Lastly, I am also reaching out to some of my survey respondents individually to talk with them directly on the subject and gather even more research. This personal contact also allows me the opportunity to ask more in-depth questions.
Planning.
Based on my research, I’ve roughly outlined the four modules that will be included in the course, as well as the topics they’ll cover.
I’ve created an editorial calendar for the coming weeks at Trading Pounds. This is an important step because it also outlines how I will be communicating with my readers via email. At first, I am simply shifting the focus of my posts to the topic of food and exploring how gaining understanding in this area changed my life.
The next phase of this will be to announce the course and a special list where people can register to learn more about the course contents.

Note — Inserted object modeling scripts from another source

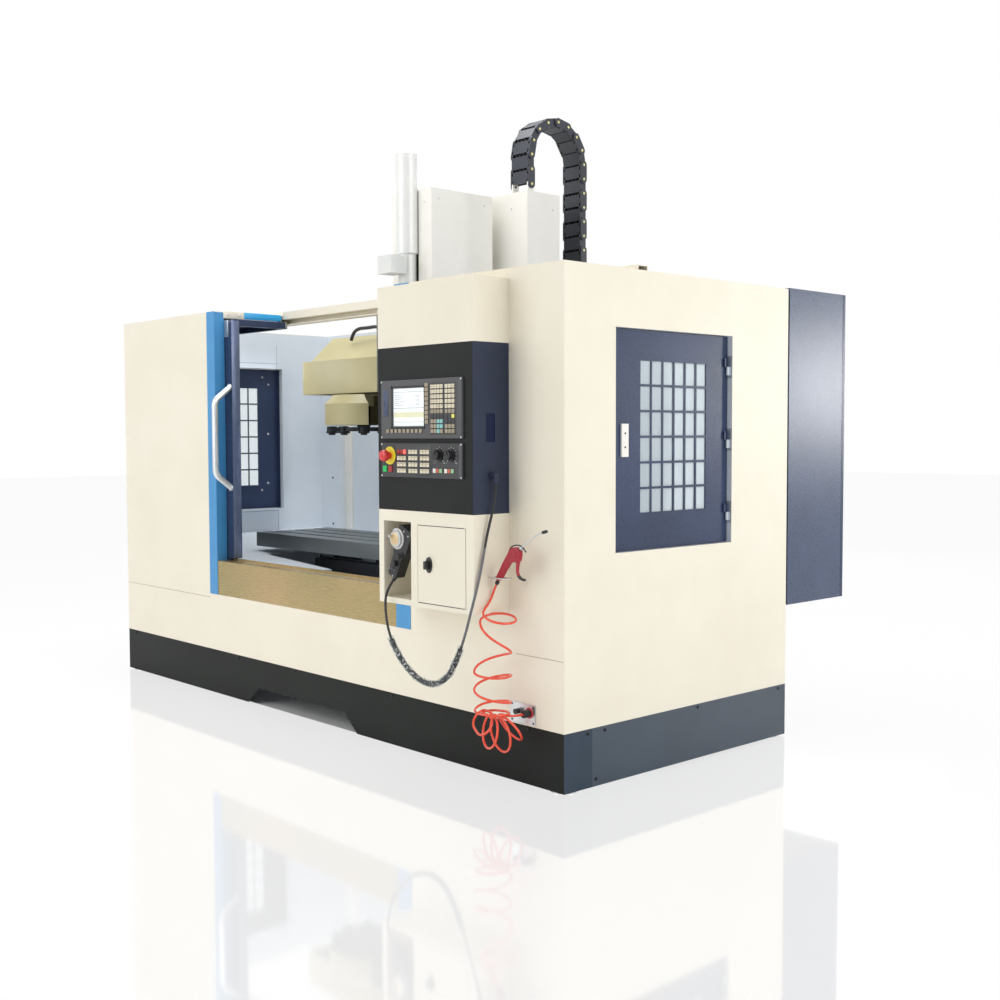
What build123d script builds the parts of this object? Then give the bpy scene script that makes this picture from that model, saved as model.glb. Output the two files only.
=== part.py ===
from build123d import *
from math import cos, radians, sin
import os

# Machining centre with a sliding-door enclosure.
# X runs to the right, Y to the back and Z up. Lengths are millimetres.
# While modelling, X = 0 is the middle of the enclosure, Y = 0 its front plane and Z = 0 the floor.

# Enclosure
width = 3030.0
depth = 1203.0
height = 1700.0
sheet = 3.0
seat = 0.3
flange = 25.0
plinth_height = 200.0
plinth_floor_gap = 6.0
frame_tube = 60.0
belt_top = 432.0
corner_wrap = 130.0
half_width = width / 2

# Fork way through the plinth
fork_bottom_half = 404.0
fork_top_half = 311.0
fork_height = 78.0

# Front opening, its trims and the sill
opening_left = 875.0 - half_width
opening_right = half_width - 864.0
trim_left_width = 67.0
trim_right_width = 83.0
trim_return = 48.0
sill_bottom = 449.0
sill_top = 600.0
sill_depth = 112.0
sill_rail_height = 8.0
door_rail_reach = half_width - 215.0
roof_depth = 350.0
roof_edge_drop = 29.0
roof_lip_back = 325.0

# Cross beam with the door track
beam_depth = 50.0
beam_box_height = 34.0
beam_bottom = 1683.0
track_drop = 26.0

# Sliding front doors
door_width = 690.0
door_front = 50.0
door_thickness = 42.0
door_bottom = 610.0
door_top = 1665.0
door_roof_thickness = 28.0
door_roof_back = 340.0
door_reveal = 55.0
door_window_bottom = 860.0
door_window_top = 1500.0
door_stile = 70.0
glass_thickness = 8.0
glass_lap = 12.0
handle_bottom = 924.0
handle_top = 1367.0
handle_reach = 77.0
handle_radius = 9.0
handle_inset = 15.0
roller_radius = 10.0
roller_width = 9.0
axle_radius = 4.0

# Service doors in the side walls
service_front = 240.0
service_back = depth - 342.0
service_bottom = 764.0
service_top = 1506.0
service_gap = 3.0
service_recess = 20.0
service_thickness = 25.0
jamb_depth = 70.0
window_front = service_front + 144.5
window_back = service_back - 126.0
window_bottom = service_bottom + 127.0
window_top = service_top - 104.0
window_columns = 6
window_rows = 6
window_bar = 8.0
hinge_radius = 6.0
hinge_length = 60.0
hinge_pin_radius = 3.0

# Bed, column and guideways
bed_half = 330.0
bed_front = 240.0
column_front = depth + 79.0
bed_back = column_front + 308.0
bed_bottom = 90.0
bed_top = 430.0
foot_radius = 45.0
foot_inset = 52.0
rail_width = 35.0
rail_height = 30.0
block_width = 66.0
block_length = 100.0
block_gap = 1.0
y_rail_offset = 260.0
y_rail_front = bed_front + 60.0
y_rail_back = depth - 143.0
y_end_front = y_rail_back + 30.0
y_end_back = y_end_front + 40.0
screw_radius = 16.0
journal_radius = 10.0
nut_clearance = 1.0
y_screw_height = 405.0
y_channel_half = 60.0
y_channel_bottom = 358.0
motor_side = 90.0
motor_length = 130.0
encoder_side = 74.0
encoder_length = 38.0
column_half_base = 250.0
column_half_top = 172.0
column_shoulder = 1450.0
column_top = 1900.0
z_rail_offset = 150.0
z_rail_bottom = 900.0
z_screw_y = column_front - 32.0

# Head slide, from which the spindle's place follows
slide_back = column_front - 56.0
slide_front = slide_back - 30.0
spindle_y = slide_front - 621.0

# Saddle and table
saddle_half = 560.0
saddle_front = spindle_y - 115.0
saddle_back = saddle_front + 300.0
saddle_bottom = 470.0
saddle_top = 590.0
x_rail_front = saddle_front + 45.0
x_rail_back = saddle_back - 45.0
x_rail_height = 24.0
x_screw_height = 588.0
x_channel_half = 52.0
x_channel_bottom = 535.0
table_left = -892.0
table_length = 1150.0
table_front = spindle_y - 225.0
table_width = 420.0
table_bottom = 630.0
table_top = 695.0
table_block_offset = 160.0
slot_count = 3
slot_pitch = 110.0
slot_neck = 18.0
slot_neck_depth = 20.0
slot_cavity = 32.0
slot_cavity_depth = 14.0

# Head and spindle
head_half = 135.0
head_bottom = 1345.0
head_top = 1700.0
nose_radius = 62.0
nose_bottom = 1222.0
spindle_face = 1205.0
spindle_flange_radius = 45.0
spindle_shaft_radius = 32.0
spindle_shaft_top = 1420.0
taper_mouth_radius = 22.2
taper_depth = 68.0
taper_small_radius = 12.3
slide_half = 190.0
slide_top = 1830.0
head_cover_front = spindle_y + 24.0
head_cover_back = spindle_y + 375.0
drive_y = spindle_y + 225.0
z_nut_bottom = head_bottom + 215.0
z_nut_length = 90.0
head_cover_top = 2203.0
cylinder_radius = 49.0
cylinder_bottom = 1930.0
cylinder_top = 2360.0
carriage_half = 300.0
carriage_front = depth - 200.0
carriage_back = depth
carriage_top = 2218.0

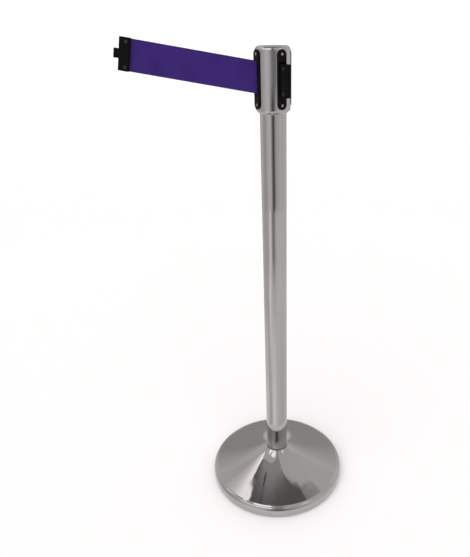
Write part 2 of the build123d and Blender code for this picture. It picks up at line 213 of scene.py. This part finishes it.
def rubber_material():
    """Matte black rubber with concentric grip ribs."""
    made, tree, shader = new_material("rubber_pad", (0.02, 0.02, 0.02), 0.82, specular=0.3)
    flat = tree.nodes.new("ShaderNodeVectorMath")
    flat.operation = "MULTIPLY"
    flat.inputs[1].default_value = (1, 1, 0)
    tree.links.new(place(tree), flat.inputs[0])
    reach = tree.nodes.new("ShaderNodeVectorMath")
    reach.operation = "LENGTH"
    tree.links.new(flat.outputs[0], reach.inputs[0])
    ribs = math_node(tree, "SINE", math_node(tree, "MULTIPLY", reach.outputs["Value"], RIB_WAVES))
    bump(tree, shader, ribs, depth=0.0004, strength=0.7)
    tint(tree, shader, noise(tree, scale=90, detail=4), (0.014, 0.014, 0.014), (0.03, 0.03, 0.029))
    return made


def plastic_material(name, dark, light, rough_low, rough_high):
    """Moulded plastic with a fine spark-eroded grain."""
    made, tree, shader = new_material(name, dark, rough_low, specular=0.07)
    tint(tree, shader, noise(tree, scale=55, detail=3), dark, light)
    gloss(tree, shader, noise(tree, scale=130, detail=4), rough_low, rough_high)
    bump(tree, shader, noise(tree, scale=2600, detail=3), depth=0.00006, strength=0.6)
    return made


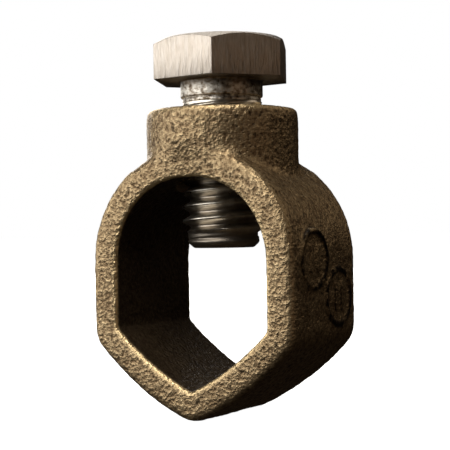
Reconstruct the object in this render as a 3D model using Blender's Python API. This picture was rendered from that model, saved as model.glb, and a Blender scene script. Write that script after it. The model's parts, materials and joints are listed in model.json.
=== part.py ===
"""Ground clamp: a cast bronze body with a pointed opening for the rod, and a hex bolt that clamps it.

Metres, +Z up along the bolt's axis, +Y along the rod, the origin under the bolt's axis at the
body's lowest point. The bolt is shown run in a little past the crown of the opening.
"""

import math

import bmesh
import bpy

MM = 0.001

# The body: a ring with an arched top and a pointed bottom, one wall thickness all round
OPENING_WIDTH = 19.0 * MM
RING_DEPTH = 16.2 * MM
WALL = 3.3 * MM
CORNER_ABOVE_POINT = 6.8 * MM       # where the straight sides turn into the curved flanks
CROWN_ABOVE_POINT = 23.55 * MM      # the top of the opening
ARCH_RADIUS = 9.1 * MM
FLANK_BULGE = 0.56 * MM             # how far each flank bows outwards between its ends
OUTER_ARRIS = 0.55 * MM
INNER_ARRIS = 0.25 * MM

# The boss on top, which is tapped for the bolt
BOSS_RADIUS = 8.73 * MM
BOSS_TAPER = 0.12 * MM              # how much smaller the radius is at the top
BOSS_TOP_ABOVE_POINT = 31.35 * MM
BOSS_ARRIS = 0.7 * MM
BLEND_LOW = 1.0 * MM                # the boss leaves the ring's flat faces this far above the crown
BLEND_HIGH = 4.2 * MM               # and is fully round from here up
BLEND_STEP = 0.02 * MM              # the slab's faces stay this far inside the ring's
COUNTERSINK_RADIUS = 5.8 * MM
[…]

I created a second communication plan for this list, including a discounted registration exclusively for them. Only after this early registration period expires will I announce the course to my full list.
The Benefits So Far
Right now, I can already tell you that there are significant benefits to this experimentation approach. Instead of pulling ideas for my course from thin air, I have hard data and a pool of my market willing to communicate with me directly. (Only about 2% of my survey respondents declined my request to contact them.)
The other advantage I have found to this method is that my expectations are far more reasonable. Instead of just randomly crunching numbers, forming a hypothesis about each stage of the launch has required me to stop and think about the process as a whole.
And with my emotions removed from the situation, I’ve found that my decisions about when, what, and how to share information are coming more easily. It’s like I can see this entire process from a different perspective.
So there you have it, an interesting look back over what I believe to be one of the most eye-opening approaches to business planning that I’ve heard in years. Hopefully, by sharing my own launch progress, you’ll be able to gain some valuable ideas and processes for yours!